Bestaat er na een beroep op het blokkeringsrecht een herkansing?
In mijn laatste blog (Heeft het niet meewerken aan een deskundigenonderzoek rechtsgevolgen?) heb ik beschreven dat wanneer een claimant niet op redelijke gronden weigert om mee te werken aan een door de rechter noodzakelijk geacht deskundigenonderzoek en ook niet de bereidheid toont om op een later moment alsnog te willen meewerken, diens vordering in de regel zal worden afgewezen. In deze uitspraak heeft het Hof Amsterdam aan deze (rechts-)regel verdere invulling gegeven.
Wat speelde er ?
Een betrokkene bij een verkeersongeval komt in overleg met de aansprakelijke verzekeraar overeen om aan de hand van de IMWD-vraagstelling een psychiatrische expertise te laten verrichten.
De psychiater laat weten het door hem opgestelde concept-rapport als geblokkeerd te beschouwen, omdat de betrokkene niet had laten weten of hij het rapport al dan niet wilde blokkeren. Een definitief rapport komt er dus niet. De betrokkene vraagt vervolgens de rechter om een voorlopig deskundigenonderzoek te bevelen (art. 202 BRv.), met benoeming van een andere psychiater die daarbij ook de IWMD-vraagstelling zal moeten hanteren.
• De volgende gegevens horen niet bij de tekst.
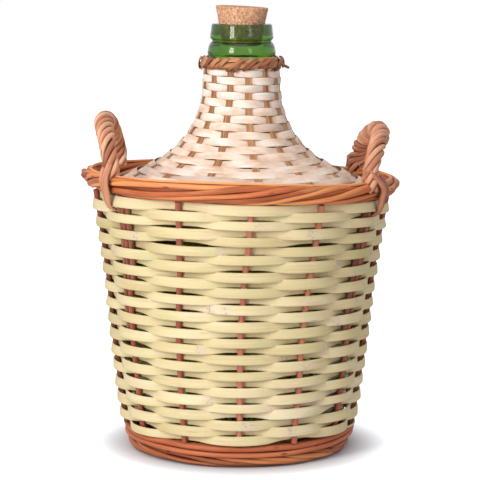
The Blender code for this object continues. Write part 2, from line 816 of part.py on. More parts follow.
def leg_points(rope_end, number, beside, depth):
    """The way of a rod from a rope's end down outside the rim, under a cane and down the wall."""
    ring = wall_ring(WALL_TOP)
    thin = STAKE_RADIUS
    tuck = WALL_TOP
    for place in range(CANE_COUNT * CANE_STEPS, 0, -1):
        low = cane_edges(place)[0].z
        if (place + CANE_START_STAKE - number) % STAKE_COUNT:
            continue
        if place % 2 == 0 and low < WALL_TOP - CANE_PITCH:
            tuck = low + CANE_WIDTH / 2
            break
    aside = beside * (2 * STAKE_RADIUS + GAP)
    azimuth = stake_azimuth(number)
    start = math.atan2(rope_end.x, -rope_end.y)
    turn = math.remainder(azimuth + aside / ring - start, TAU)
    rim_low = ring + RIM_OUTSET
    rim_high = rim_low + RIM_LEAN
    half = RIM_WIDTH / 2
    bend = WRAP_BEND
    wrap = (half + GAP + HANDLE_WRAP_RADIUS) / math.cos(bend / 2)
    past_cane = wall_swing(WALL_TOP, number) + CANE_THICKNESS / 2 + GAP + thin
    points = [
        (
            rim_high + wrap * math.cos(bend),
            WRAP_TURN_SHARES[0],
            RIM_TOP - half + wrap * math.sin(bend),
            HANDLE_WRAP_RADIUS,
        ),
        (rim_high + wrap, WRAP_TURN_SHARES[1], RIM_TOP - half, HANDLE_WRAP_RADIUS),
        (rim_low + wrap, WRAP_TURN_SHARES[2], RIM_LOW + half, HANDLE_WRAP_RADIUS),
        (ring + past_cane, 1, tuck + CANE_PITCH, thin),
        (wall_ring(tuck + CANE_PITCH) + past_cane, 1, tuck, thin),
        (wall_ring(tuck), 1, tuck, thin),
    ]
    way = [
        (spot(radius, start + turn * share, height), size)
        for radius, share, height, size in points
    ]
    low = WALL_TOP - depth
    for step in range(1, LEG_SEGMENTS + 1):
        height = tuck + (low - tuck) * step / LEG_SEGMENTS
        radius = wall_ring(height)
        way.append((spot(radius, azimuth + aside / radius, height), thin))
    return way


def add_handle(name, side):
    line, normal = handle_line(side)
    ends = handle_stakes()
    front, rear = ends[2:] if side > 0 else ends[:2]
    legs = 0
    for number in range(HANDLE_ROD_COUNT):
        strand = [(point, HANDLE_ROD_RADIUS) for point in rope_strand(line, normal, number)]
        for end in (0, -1):
            strand[end] = (strand[end][0], HANDLE_WRAP_RADIUS)
        outer = math.cos(TAU * (number + 0.5) / HANDLE_ROD_COUNT) > 0
        if outer:
            for end, stake in ((0, front), (-1, rear)):
                rope_end = strand[end][0]
                middle = line[end]
                round_way = outward(math.atan2(middle.x, -middle.y) + math.pi / 2)
                beside = 1 if (rope_end - middle).dot(round_way) > 0 else -1
                way = leg_points(rope_end, stake, beside, LEG_DEPTHS[legs])
                strand = way[::-1] + strand if end == 0 else strand + way
            legs += 1
        points = [point for point, _ in strand]
        radii = [size for _, size in strand]
        rod(f"{name}_rod_{number + 1}", points, HANDLE_ROD_RADIUS, TAN_WILLOW, radii)


for old in list(bpy.data.objects):
    bpy.data.objects.remove(old)
carafe = new_collection("Wicker carafe")
cutters = new_collection("Cutters")
add_bottle()
add_cork()
add_wall_stakes()
add_wall_canes()
add_borders()
add_base()
hood = hood_profile()
add_hood_stakes(hood)
add_hood_strips(hood)
add_neck_rod(hood)
add_handle("left_handle", -1)
add_handle("right_handle", 1)
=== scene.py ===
"""The looks of the wicker-covered carafe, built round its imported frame.

The green glass, the cork and every strand of the basket are modelled here over the frame's plainer
solids. Azimuths are measured from the front (-Y) towards +X, and lengths are in metres.
"""

import math
import random

import bpy
import numpy as np
from mathutils import Matrix, Vector, noise


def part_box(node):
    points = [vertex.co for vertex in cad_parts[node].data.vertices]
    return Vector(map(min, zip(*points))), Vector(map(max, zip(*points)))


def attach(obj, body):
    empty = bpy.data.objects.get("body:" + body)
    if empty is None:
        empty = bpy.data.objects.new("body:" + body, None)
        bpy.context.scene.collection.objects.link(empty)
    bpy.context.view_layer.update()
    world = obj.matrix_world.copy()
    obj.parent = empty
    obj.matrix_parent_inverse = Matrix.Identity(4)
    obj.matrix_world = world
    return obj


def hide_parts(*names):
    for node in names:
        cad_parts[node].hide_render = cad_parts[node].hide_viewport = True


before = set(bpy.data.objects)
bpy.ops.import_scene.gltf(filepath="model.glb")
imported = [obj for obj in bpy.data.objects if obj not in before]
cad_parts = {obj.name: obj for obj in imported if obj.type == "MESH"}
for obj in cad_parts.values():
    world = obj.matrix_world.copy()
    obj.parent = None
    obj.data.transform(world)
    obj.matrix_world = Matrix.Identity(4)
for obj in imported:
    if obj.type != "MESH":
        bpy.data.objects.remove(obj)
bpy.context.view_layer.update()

TAU = 2 * math.pi

# The camera, where the photograph was taken from
CAMERA_DISTANCE = 2.400
CAMERA_HEIGHT = 0.575
CAMERA_PITCH = math.radians(8.23)
CAMERA_ROLL = math.radians(0.5)
FOCAL_PIXELS = 2203
IMAGE_SIZE = 480
SENSOR = 0.036

# Sizes that the part's source has too
GAP = 0.0003
STAKE_COUNT = 13
STAKE_RADIUS = 0.0030
CANE_COUNT = 8
CANE_WIDTH = 0.00865
CANE_THICKNESS = 0.0018
CANE_TIP_WIDTH = 0.0022
CANE_PITCH = CANE_WIDTH + GAP
CANE_START_STAKE = 2
SIDE_ROOM = 0.0056
GLASS_WALL = 0.0035
BODY_BOTTOM_RADIUS = 0.1138
BODY_TOP_RADIUS = 0.1435
BODY_SIDE_HEIGHT = 0.231
BODY_FLARE_RATIO = 0.18
HEEL_RADIUS = 0.025
PUNT_DEPTH = 0.014
PUNT_RADIUS = 0.070
SHOULDER_RADIUS = 0.045
SHOULDER_ANGLE = math.radians(25)
NECK_RADIUS = 0.0377
NECK_FLARE_RADIUS = 0.1013
NECK_TOP_RADIUS = 0.0357
NECK_LENGTH = 0.031
COLLAR_RADIUS = 0.0370
COLLAR_HEIGHT = 0.0145
GROOVE_HEIGHT = 0.003
LIP_RADIUS = 0.0345
LIP_TOP_RADIUS = 0.0330
CORK_TOP_RADIUS = 0.0286
CORK_BOTTOM_RADIUS = 0.0205
CORK_BEVEL = 0.0012
HOOD_STAKE_COUNT = 13
HOOD_FRONT_AZIMUTH = math.radians(10)
HOOD_STAKE_THICKNESS = 0.0014
HOOD_STAKE_TOP_WIDTH = 0.0036
HOOD_ROOM = 0.0010
HOOD_NECK_LENGTH = 0.0290
HOOD_RIM_ROOM = 0.0043
HOOD_STRIP_COUNT = 4
HOOD_START_STAKE = -1
HOOD_STRIP_THICKNESS = 0.0010
HOOD_TOP_PITCH_SHARE = 0.80
NECK_ROD_RADIUS = 0.0017
NECK_ROD_LAP_COUNT = 2
FOOT_WIDTH = 0.0174
FOOT_LEAN = 0.0070
FOOT_INSET = 0.0057
RIM_HEIGHT = 0.0222
RIM_WIDTH = 0.0150
RIM_LEAN = 0.0060
RIM_OUTSET = 0.0010
HANDLE_FRONT_AZIMUTH = math.radians(55)
HANDLE_REAR_AZIMUTHS = (math.radians(126), math.radians(131))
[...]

De rechtbank wijst het verzoek af; het hof verwijst het verzoek echter toe.
Het hof overweegt dat de enkele omstandigheid dat een partij een beroep op het blokkeringsrecht doet niet betekent dat een daarop volgend verzoek om een andere deskundige te benoemen niet ter zake dienend is of in strijd komt met een goede procesorde, misbruik oplevert van de bevoegdheid een dergelijk verzoek te doen of afstuit op een ander zwaarwichtig bezwaar. Het blokkeringsrecht zou anders worden uitgehold omdat degene die daarop een beroep heeft gedaan geen toegang tot de rechter meer heeft. Wel volgt uit de eisen van redelijkheid en billijkheid dat het een partij niet vrij staat willekeurig van het blokkeringsrecht gebruik te maken.
In dit geval had de betrokkene naar het oordeel van het hof voldoende gemotiveerd waarom het blokkeringsrecht door hem was ingeroepen. Er was aangevoerd dat het conceptrapport feitelijke onjuistheden bevatte, dat hem woorden in de mond waren gelegd die hij niet had gebruikt en dat het concept-rapport evidente fouten inhield. De betrokkene had zijn bezwaren toegelicht aan de hand van een rapport van een medisch adviseur, die elf bezwaren van formele en materiƫle aard tegen het concept-rapport had opgesomd. Onder deze omstandigheden kan volgens het hof niet worden geoordeeld dat de betrokkene willekeurig en ongemotiveerd van zijn blokkeringsrecht gebruik heeft gemaakt.
Het verzoek om een nieuwe psychiater te benoemen wordt alsnog toegewezen. De aansprakelijke verzekeraar moet de kosten van het voorschot aan de deskundige betalen.
Uit het voorgaande volgt, dat gebruik maken van het blokkeringsrecht niet betekent dat een hernieuwd onderzoek door een andere deskundige van dezelfde discipline over dezelfde feiten per definitie is uitgesloten. Van degene die zich op het blokkeringsrecht beroept wordt wel verwacht dat hij deugdelijk en op een voor de wederpartij ( en de rechter) begrijpelijke wijze motiveert waarom hij van het blokkeringsrecht gebruik maakt. Een herkansing is in dit soort situaties derhalve niet onmogelijk maar vergt wel de nodige inspanningen van degene die daarvoor in aanmerking wil komen.
Het is al met al nooit het verkeerde moment om alsnog de juiste dingen te doen.